* SHORT PROBLEM:
Go through the records and extract every line with the word "FreeCAD".

* INPUT RECORDS:
================================

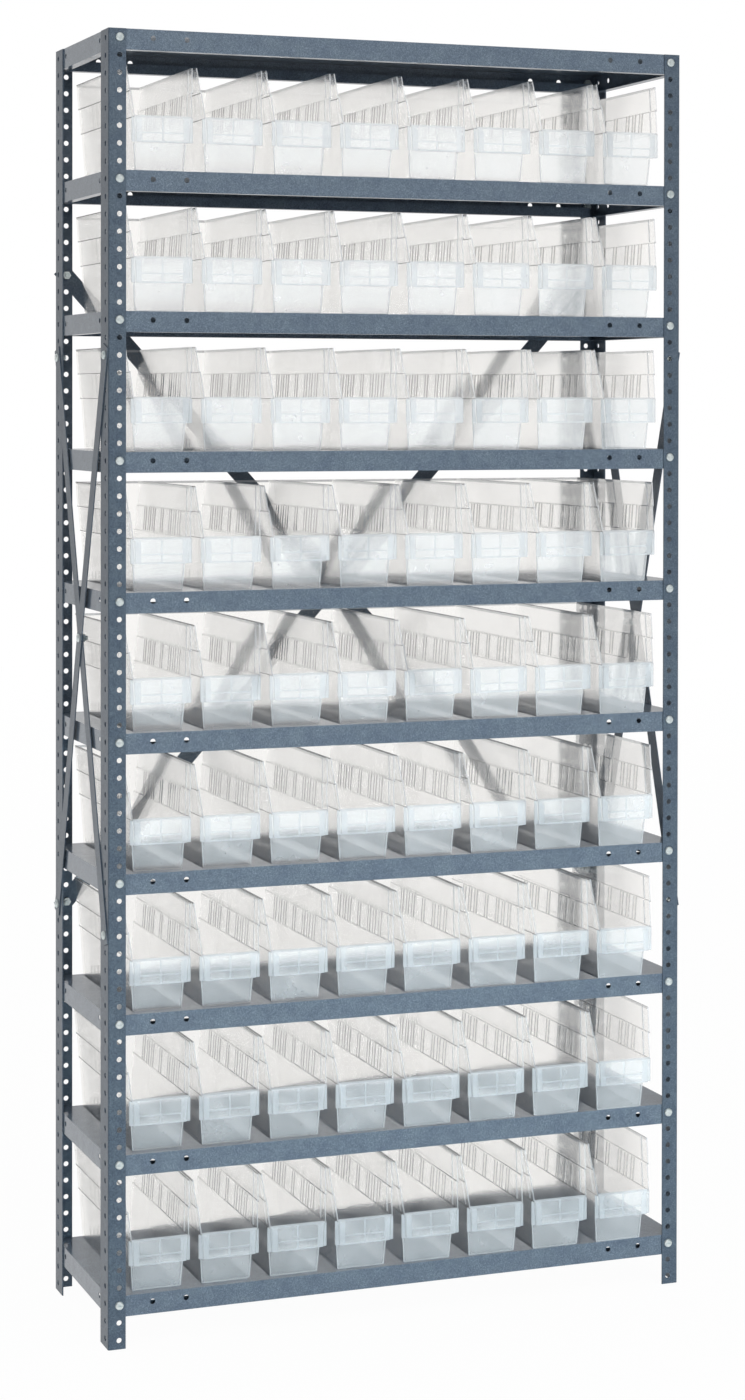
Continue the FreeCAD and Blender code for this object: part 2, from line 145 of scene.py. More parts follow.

================================

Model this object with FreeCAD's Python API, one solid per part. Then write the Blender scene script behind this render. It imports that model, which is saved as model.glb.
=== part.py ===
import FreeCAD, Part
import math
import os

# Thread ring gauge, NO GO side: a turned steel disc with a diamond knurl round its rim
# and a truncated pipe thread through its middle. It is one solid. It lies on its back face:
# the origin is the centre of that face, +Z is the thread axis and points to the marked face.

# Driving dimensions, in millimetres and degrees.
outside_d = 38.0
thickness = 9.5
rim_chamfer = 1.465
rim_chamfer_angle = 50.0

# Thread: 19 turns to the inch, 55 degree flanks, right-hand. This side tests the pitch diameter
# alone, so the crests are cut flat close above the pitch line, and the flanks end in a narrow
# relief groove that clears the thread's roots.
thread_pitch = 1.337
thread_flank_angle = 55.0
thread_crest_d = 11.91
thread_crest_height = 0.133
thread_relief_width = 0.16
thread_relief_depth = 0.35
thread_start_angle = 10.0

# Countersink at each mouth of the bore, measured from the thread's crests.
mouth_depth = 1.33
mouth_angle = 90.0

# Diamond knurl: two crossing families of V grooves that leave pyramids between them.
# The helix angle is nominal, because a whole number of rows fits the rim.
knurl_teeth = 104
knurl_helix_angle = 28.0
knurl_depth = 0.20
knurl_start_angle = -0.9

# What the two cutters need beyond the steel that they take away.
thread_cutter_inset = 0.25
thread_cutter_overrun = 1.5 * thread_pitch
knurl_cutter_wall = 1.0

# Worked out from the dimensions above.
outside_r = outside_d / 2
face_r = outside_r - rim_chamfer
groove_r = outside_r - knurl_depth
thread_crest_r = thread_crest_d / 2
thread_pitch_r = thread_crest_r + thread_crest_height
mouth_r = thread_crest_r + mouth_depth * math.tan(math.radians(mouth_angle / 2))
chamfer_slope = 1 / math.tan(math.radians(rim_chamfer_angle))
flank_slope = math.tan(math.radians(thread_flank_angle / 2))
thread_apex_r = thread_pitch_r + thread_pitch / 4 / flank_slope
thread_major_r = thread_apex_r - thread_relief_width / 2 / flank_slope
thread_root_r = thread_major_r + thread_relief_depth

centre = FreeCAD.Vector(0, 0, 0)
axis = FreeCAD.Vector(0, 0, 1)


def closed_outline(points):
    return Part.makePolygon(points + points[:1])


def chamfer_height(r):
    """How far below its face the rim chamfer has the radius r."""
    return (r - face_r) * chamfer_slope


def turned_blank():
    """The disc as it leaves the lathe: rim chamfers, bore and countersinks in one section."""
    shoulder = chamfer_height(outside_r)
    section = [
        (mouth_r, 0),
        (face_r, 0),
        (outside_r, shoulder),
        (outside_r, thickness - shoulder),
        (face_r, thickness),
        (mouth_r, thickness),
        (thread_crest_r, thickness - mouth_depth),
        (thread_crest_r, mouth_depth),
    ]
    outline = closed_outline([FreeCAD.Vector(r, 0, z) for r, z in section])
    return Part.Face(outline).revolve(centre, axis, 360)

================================

* OUTPUT:
Continue the FreeCAD and Blender code for this object: part 2, from line 145 of scene.py. More parts follow.
Model this object with FreeCAD's Python API, one solid per part. Then write the Blender scene script behind this render. It imports that model, which is saved as model.glb.
import FreeCAD, Part
centre = FreeCAD.Vector(0, 0, 0)
axis = FreeCAD.Vector(0, 0, 1)
    outline = closed_outline([FreeCAD.Vector(r, 0, z) for r, z in section])